------ INFORMATION GIVEN

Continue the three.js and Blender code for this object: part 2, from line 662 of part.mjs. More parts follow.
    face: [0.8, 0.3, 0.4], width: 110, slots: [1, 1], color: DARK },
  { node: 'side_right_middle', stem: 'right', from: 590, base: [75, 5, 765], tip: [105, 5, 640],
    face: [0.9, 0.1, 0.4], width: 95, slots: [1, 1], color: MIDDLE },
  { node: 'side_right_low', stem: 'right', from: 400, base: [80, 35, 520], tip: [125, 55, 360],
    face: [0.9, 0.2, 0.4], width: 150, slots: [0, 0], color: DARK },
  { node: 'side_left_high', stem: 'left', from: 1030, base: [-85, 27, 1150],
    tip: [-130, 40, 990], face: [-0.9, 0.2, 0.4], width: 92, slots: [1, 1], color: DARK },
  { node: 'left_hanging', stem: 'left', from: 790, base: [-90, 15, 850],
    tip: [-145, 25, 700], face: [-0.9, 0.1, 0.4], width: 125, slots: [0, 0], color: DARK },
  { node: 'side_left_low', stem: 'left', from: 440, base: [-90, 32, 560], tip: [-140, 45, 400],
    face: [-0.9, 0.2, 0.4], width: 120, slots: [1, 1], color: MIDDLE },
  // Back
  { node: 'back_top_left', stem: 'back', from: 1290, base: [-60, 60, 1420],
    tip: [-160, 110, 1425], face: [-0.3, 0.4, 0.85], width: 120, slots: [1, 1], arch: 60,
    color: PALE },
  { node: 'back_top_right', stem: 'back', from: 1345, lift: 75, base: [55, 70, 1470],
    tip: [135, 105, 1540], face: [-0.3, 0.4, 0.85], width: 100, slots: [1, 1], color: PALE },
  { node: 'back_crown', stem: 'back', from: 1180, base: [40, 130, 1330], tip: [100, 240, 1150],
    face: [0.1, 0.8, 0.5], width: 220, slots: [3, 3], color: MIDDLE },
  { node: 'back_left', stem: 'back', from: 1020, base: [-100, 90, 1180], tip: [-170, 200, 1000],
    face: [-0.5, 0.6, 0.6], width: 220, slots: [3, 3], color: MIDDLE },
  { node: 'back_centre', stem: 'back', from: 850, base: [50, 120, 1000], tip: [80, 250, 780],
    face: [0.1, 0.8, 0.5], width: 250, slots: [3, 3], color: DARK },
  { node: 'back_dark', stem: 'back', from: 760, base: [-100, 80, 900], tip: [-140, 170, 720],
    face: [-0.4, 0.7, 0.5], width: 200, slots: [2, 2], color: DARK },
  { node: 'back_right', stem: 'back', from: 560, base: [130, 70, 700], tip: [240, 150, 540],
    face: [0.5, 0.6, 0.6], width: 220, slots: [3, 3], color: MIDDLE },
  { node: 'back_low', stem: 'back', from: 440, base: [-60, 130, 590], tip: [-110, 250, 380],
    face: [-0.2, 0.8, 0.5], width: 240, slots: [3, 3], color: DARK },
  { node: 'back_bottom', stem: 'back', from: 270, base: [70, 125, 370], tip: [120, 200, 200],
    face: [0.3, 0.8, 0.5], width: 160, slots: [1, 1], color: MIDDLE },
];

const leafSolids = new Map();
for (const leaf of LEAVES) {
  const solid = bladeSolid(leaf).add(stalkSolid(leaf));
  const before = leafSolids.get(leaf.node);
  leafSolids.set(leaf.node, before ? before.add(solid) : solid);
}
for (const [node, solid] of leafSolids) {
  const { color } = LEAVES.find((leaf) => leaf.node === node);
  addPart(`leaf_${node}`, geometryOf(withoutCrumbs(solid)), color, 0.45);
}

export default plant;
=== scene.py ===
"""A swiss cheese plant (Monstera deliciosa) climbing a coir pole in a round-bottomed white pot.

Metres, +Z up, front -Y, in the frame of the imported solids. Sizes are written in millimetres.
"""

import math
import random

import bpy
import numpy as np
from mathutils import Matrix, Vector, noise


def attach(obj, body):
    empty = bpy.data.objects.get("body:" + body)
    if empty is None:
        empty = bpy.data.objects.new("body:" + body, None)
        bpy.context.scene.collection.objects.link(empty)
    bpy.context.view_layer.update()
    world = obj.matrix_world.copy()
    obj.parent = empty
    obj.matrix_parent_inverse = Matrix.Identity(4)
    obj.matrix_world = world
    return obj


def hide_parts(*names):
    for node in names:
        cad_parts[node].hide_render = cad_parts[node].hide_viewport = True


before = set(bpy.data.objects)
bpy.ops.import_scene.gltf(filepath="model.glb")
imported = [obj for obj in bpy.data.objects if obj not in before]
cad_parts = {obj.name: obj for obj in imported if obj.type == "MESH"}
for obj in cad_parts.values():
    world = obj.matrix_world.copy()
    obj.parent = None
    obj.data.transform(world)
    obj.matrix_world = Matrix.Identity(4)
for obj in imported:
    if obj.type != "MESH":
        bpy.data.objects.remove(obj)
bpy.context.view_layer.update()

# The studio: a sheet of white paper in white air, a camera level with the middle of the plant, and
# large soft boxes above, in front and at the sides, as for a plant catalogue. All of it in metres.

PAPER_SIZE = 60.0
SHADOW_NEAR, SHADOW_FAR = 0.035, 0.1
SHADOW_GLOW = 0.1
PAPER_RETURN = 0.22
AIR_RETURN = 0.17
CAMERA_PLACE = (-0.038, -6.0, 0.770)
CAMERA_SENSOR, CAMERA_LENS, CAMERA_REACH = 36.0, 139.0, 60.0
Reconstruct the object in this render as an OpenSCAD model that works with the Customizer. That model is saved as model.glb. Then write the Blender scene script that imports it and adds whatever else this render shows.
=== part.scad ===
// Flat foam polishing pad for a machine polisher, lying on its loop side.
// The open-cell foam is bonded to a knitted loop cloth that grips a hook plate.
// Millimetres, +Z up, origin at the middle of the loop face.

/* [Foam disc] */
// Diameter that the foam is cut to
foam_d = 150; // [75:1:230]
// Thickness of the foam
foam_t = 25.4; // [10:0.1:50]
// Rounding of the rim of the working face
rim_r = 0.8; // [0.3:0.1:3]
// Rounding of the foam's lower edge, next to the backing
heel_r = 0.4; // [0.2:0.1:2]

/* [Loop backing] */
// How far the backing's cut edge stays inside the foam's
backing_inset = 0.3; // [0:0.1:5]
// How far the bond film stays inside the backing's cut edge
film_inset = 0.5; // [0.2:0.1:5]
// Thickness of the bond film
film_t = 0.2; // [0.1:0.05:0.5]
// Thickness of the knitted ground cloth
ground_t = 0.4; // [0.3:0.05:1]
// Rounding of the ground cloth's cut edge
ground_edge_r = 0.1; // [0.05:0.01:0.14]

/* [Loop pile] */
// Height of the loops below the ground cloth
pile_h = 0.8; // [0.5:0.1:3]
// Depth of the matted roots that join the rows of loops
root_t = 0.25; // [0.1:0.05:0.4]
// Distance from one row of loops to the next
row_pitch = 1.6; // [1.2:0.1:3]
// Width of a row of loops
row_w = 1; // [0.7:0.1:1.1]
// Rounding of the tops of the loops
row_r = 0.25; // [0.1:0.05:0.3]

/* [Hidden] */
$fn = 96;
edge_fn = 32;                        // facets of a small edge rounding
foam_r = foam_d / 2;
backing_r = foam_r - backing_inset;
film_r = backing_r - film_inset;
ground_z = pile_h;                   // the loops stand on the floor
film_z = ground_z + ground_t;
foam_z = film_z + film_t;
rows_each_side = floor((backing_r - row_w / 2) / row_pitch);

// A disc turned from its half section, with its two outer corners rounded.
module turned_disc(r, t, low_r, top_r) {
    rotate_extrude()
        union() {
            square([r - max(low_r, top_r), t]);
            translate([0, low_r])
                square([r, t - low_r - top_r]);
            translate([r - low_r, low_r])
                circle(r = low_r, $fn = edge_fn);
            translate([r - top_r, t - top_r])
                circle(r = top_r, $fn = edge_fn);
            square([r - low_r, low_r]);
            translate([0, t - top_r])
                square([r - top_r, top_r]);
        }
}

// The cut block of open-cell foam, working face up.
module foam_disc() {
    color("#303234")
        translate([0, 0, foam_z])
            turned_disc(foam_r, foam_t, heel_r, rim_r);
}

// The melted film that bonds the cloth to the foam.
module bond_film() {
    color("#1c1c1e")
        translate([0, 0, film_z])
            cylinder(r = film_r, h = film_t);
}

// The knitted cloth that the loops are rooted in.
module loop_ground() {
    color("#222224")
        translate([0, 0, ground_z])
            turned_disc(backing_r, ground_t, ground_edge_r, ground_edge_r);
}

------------

EXERCISE —
Give again only the lines that run from the line with "const leafSolids = new Map();" to the line with "for node in". Include both of those lines exactly as written.

ANSWER TO THE TASK —
const leafSolids = new Map();
for (const leaf of LEAVES) {
  const solid = bladeSolid(leaf).add(stalkSolid(leaf));
  const before = leafSolids.get(leaf.node);
  leafSolids.set(leaf.node, before ? before.add(solid) : solid);
}
for (const [node, solid] of leafSolids) {
  const { color } = LEAVES.find((leaf) => leaf.node === node);
  addPart(`leaf_${node}`, geometryOf(withoutCrumbs(solid)), color, 0.45);
}

export default plant;
=== scene.py ===
"""A swiss cheese plant (Monstera deliciosa) climbing a coir pole in a round-bottomed white pot.

Metres, +Z up, front -Y, in the frame of the imported solids. Sizes are written in millimetres.
"""

import math
import random

import bpy
import numpy as np
from mathutils import Matrix, Vector, noise


def attach(obj, body):
    empty = bpy.data.objects.get("body:" + body)
    if empty is None:
        empty = bpy.data.objects.new("body:" + body, None)
        bpy.context.scene.collection.objects.link(empty)
    bpy.context.view_layer.update()
    world = obj.matrix_world.copy()
    obj.parent = empty
    obj.matrix_parent_inverse = Matrix.Identity(4)
    obj.matrix_world = world
    return obj


def hide_parts(*names):
    for node in names:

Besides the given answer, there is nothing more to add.